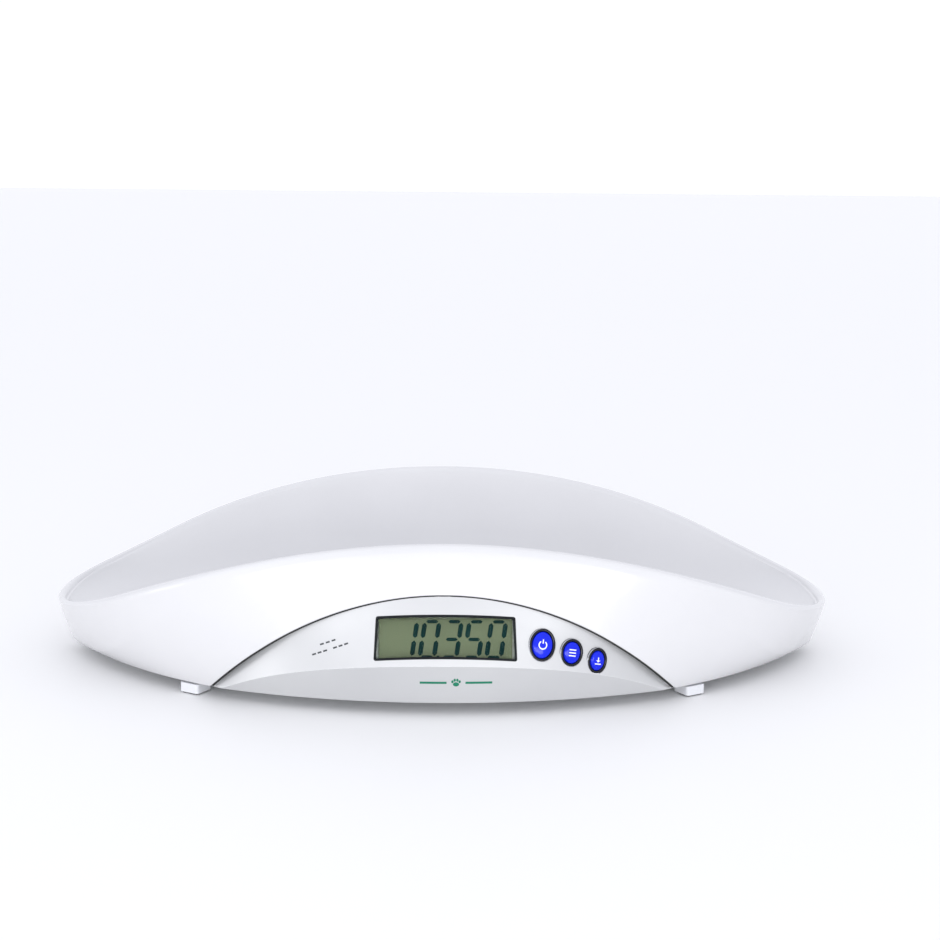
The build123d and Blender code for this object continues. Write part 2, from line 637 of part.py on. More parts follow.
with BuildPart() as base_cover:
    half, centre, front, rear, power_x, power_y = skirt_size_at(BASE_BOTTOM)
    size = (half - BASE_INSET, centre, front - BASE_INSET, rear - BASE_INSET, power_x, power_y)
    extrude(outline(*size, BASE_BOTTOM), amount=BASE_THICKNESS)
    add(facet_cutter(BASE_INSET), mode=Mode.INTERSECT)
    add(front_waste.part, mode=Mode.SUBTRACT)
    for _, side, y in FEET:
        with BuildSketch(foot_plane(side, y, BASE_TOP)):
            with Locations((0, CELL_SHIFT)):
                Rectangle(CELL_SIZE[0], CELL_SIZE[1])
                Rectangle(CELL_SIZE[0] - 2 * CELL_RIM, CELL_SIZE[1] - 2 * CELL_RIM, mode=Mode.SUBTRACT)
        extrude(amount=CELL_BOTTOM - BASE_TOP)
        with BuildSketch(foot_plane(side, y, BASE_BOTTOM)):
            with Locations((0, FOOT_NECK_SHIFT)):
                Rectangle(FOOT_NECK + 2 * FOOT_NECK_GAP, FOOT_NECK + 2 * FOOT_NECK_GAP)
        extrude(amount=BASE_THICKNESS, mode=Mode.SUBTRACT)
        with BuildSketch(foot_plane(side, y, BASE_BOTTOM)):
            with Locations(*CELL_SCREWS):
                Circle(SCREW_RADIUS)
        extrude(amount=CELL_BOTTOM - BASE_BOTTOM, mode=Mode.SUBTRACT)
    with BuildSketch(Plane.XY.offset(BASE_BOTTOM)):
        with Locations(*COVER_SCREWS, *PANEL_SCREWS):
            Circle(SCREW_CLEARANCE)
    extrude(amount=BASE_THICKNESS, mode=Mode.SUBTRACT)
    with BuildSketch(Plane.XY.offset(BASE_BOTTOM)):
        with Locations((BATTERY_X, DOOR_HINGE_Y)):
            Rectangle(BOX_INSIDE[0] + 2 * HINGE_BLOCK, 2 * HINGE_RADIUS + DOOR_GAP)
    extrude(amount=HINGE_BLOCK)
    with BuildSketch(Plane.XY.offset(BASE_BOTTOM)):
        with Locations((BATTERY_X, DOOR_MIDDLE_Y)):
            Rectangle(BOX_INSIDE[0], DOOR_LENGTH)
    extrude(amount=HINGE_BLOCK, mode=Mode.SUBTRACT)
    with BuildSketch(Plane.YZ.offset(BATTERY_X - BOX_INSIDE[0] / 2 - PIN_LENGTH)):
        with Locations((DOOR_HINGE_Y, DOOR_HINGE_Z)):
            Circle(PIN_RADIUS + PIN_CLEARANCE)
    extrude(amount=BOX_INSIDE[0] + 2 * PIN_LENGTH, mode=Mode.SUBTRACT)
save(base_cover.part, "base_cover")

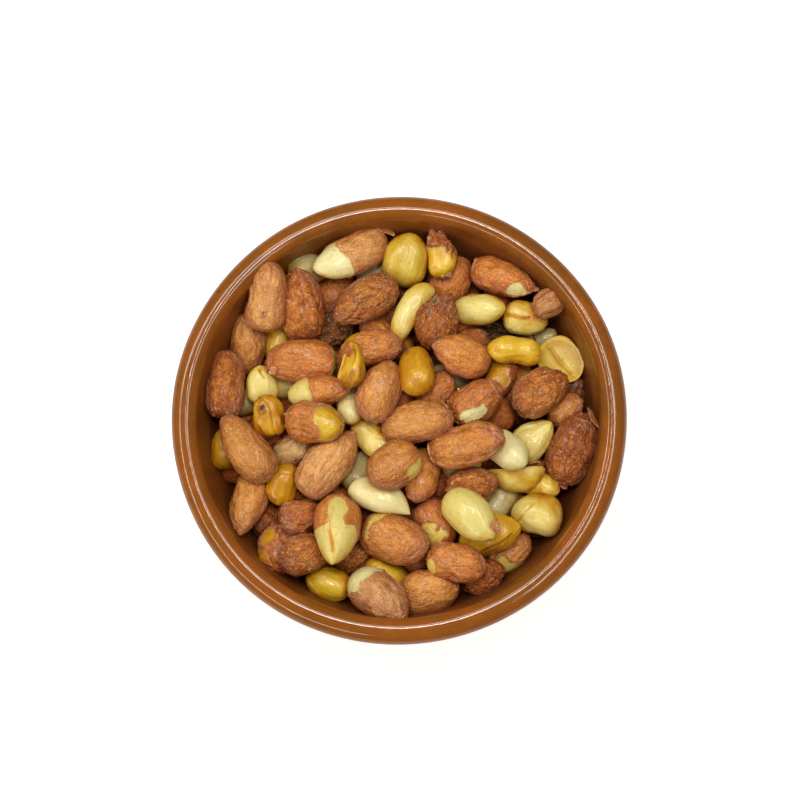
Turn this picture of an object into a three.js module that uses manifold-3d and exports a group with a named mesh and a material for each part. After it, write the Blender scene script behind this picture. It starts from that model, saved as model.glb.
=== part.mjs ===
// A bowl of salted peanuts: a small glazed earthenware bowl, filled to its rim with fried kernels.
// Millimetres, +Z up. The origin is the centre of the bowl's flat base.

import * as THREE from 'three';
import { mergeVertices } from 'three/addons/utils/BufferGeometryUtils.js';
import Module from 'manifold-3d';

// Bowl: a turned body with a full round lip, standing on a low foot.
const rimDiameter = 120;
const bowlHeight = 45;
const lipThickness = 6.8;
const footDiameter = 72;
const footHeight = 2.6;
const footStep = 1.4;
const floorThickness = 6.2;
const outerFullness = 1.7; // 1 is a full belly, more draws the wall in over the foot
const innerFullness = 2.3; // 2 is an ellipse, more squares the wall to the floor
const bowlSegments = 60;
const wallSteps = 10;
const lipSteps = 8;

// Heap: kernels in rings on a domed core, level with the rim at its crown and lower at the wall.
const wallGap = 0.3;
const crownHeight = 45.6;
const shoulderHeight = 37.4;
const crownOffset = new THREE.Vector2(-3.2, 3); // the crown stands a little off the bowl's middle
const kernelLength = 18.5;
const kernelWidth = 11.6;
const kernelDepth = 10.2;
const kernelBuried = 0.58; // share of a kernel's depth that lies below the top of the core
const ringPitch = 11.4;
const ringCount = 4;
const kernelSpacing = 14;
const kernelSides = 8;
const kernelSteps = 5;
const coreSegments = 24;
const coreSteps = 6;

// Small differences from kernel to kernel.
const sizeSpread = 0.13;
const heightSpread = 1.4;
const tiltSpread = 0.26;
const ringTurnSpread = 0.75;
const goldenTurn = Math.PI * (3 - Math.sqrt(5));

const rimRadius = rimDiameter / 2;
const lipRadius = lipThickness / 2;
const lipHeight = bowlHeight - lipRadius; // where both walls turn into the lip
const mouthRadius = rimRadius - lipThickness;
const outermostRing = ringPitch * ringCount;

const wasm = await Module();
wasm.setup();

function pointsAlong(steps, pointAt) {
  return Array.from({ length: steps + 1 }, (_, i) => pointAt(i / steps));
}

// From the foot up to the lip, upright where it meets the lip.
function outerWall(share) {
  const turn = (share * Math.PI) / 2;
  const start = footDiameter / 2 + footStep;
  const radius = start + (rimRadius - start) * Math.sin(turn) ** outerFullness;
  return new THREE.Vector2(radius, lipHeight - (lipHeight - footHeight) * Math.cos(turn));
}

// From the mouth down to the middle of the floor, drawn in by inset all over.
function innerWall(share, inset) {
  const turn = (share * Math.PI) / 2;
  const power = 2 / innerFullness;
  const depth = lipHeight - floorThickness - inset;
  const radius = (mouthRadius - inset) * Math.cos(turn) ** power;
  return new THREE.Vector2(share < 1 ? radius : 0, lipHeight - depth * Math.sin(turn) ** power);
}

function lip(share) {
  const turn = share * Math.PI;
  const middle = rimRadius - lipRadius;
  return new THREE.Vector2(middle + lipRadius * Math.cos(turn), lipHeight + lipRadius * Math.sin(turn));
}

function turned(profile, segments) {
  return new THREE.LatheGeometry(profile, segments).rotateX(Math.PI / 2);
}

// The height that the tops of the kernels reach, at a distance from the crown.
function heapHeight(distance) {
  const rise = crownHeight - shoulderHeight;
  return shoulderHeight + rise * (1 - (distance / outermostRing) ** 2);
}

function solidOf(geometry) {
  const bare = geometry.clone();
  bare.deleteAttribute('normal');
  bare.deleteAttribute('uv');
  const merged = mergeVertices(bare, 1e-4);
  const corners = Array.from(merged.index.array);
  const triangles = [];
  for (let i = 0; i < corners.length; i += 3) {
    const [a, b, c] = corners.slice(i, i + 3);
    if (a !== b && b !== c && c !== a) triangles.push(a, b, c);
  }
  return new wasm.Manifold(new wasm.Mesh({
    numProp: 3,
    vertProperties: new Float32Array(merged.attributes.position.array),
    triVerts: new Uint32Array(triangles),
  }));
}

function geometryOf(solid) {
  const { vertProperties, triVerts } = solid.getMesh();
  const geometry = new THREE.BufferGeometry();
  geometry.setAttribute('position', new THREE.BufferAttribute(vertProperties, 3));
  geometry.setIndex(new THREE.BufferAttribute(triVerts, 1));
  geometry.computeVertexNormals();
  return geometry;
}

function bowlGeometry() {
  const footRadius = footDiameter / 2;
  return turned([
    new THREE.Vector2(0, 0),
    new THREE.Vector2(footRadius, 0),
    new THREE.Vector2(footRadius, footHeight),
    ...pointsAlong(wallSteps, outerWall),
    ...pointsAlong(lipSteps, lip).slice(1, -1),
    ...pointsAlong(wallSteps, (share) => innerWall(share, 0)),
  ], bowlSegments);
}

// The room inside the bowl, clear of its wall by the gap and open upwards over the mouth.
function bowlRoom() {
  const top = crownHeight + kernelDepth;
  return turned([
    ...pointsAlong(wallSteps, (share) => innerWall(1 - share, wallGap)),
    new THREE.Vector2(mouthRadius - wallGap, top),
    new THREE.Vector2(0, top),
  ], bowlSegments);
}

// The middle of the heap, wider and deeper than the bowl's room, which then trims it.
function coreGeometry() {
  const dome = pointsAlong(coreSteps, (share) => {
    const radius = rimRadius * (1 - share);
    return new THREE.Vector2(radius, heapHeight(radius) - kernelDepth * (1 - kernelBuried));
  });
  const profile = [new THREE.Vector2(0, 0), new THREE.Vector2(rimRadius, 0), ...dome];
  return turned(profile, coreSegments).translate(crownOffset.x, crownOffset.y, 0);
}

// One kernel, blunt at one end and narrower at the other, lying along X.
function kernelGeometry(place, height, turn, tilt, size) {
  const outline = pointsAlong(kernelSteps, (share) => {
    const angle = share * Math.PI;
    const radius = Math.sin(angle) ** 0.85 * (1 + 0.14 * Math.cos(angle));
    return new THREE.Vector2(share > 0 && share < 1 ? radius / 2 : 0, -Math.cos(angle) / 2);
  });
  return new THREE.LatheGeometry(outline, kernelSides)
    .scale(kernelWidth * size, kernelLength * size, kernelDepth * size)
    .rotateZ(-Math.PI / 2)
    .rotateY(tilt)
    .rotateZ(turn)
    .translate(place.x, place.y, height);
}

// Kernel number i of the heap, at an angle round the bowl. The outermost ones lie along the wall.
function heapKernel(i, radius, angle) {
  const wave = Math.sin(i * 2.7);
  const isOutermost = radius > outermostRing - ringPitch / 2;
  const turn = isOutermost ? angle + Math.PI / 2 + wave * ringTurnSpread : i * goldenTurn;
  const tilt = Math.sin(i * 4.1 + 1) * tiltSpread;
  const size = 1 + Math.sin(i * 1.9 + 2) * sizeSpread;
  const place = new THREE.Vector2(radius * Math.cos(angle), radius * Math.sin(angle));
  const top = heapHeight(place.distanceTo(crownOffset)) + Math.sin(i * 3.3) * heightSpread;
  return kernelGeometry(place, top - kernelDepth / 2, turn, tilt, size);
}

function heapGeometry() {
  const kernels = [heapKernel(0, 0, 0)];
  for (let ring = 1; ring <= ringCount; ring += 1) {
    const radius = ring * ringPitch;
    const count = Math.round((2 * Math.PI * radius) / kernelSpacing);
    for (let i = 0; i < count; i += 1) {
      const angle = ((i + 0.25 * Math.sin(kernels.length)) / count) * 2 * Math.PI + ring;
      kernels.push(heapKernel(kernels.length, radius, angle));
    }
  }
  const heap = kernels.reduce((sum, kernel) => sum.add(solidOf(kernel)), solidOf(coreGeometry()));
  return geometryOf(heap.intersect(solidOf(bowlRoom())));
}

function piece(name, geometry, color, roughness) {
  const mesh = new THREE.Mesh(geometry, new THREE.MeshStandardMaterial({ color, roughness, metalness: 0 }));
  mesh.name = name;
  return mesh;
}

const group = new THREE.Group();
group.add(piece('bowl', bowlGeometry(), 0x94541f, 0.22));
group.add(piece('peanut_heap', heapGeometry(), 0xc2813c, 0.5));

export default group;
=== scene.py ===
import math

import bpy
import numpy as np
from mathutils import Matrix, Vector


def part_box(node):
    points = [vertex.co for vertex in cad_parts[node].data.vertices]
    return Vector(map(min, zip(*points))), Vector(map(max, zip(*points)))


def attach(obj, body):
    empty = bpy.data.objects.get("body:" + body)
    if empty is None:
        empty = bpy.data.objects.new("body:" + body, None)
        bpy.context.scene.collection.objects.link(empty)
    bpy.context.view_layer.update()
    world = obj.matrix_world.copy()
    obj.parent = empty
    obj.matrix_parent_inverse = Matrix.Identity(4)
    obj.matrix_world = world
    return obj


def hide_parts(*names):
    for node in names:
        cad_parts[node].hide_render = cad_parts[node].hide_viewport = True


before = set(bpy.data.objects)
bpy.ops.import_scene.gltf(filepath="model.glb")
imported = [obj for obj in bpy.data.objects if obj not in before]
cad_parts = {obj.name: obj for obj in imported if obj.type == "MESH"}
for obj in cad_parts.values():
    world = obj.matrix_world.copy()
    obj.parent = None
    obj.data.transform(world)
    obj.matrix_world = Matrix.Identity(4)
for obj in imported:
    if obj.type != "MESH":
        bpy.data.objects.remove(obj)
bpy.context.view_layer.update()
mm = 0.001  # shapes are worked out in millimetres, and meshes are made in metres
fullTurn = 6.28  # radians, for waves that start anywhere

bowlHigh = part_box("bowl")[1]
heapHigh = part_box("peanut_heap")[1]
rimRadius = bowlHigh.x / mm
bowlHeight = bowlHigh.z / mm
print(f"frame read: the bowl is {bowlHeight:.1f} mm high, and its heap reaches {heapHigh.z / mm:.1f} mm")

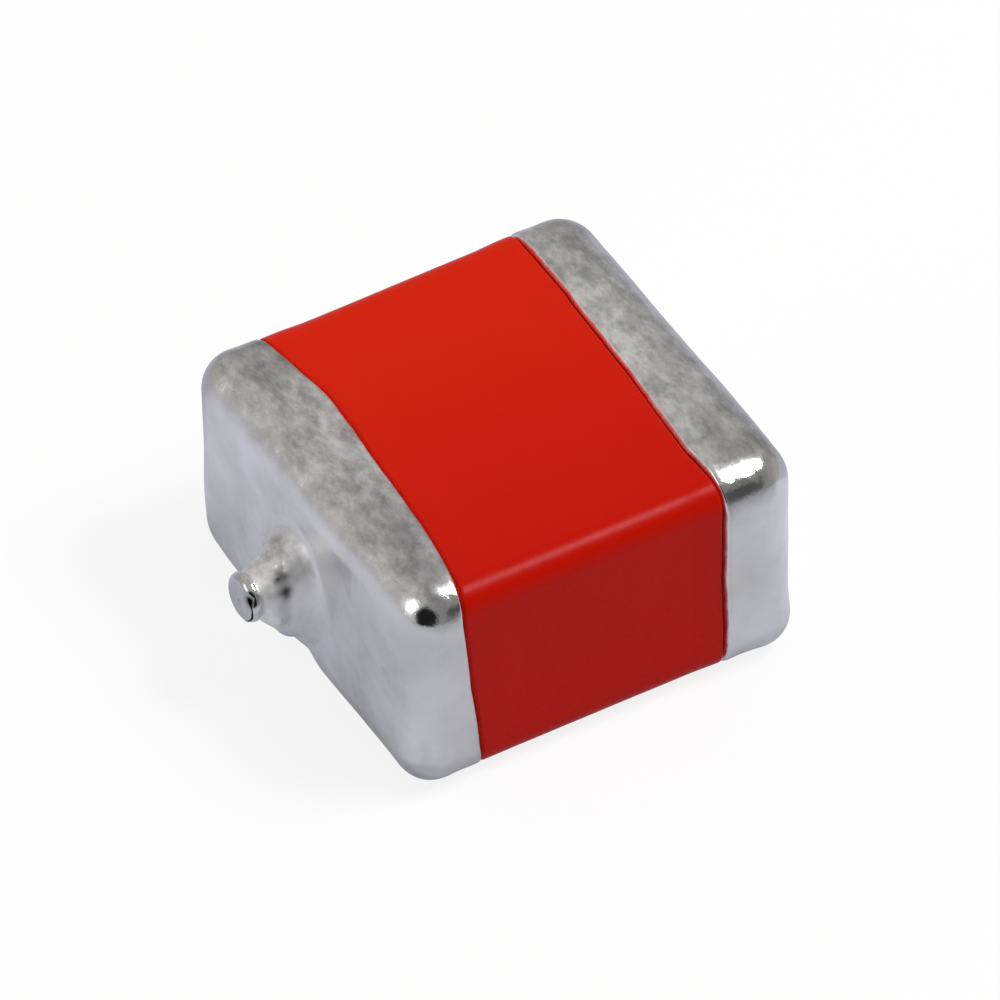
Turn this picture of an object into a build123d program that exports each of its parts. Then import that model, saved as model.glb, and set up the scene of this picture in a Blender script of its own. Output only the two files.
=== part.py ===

_____

## GOAL
In the listing above, find the line with "Turn this picture of an object into a three.js" and the line with "import Module from 'manifold-3d';", then print exactly those two lines and every line between them, and nothing more.

## EXPECTED OUTPUT
Turn this picture of an object into a three.js module that uses manifold-3d and exports a group with a named mesh and a material for each part. After it, write the Blender scene script behind this picture. It starts from that model, saved as model.glb.
=== part.mjs ===
// A bowl of salted peanuts: a small glazed earthenware bowl, filled to its rim with fried kernels.
// Millimetres, +Z up. The origin is the centre of the bowl's flat base.

import * as THREE from 'three';
import { mergeVertices } from 'three/addons/utils/BufferGeometryUtils.js';
import Module from 'manifold-3d';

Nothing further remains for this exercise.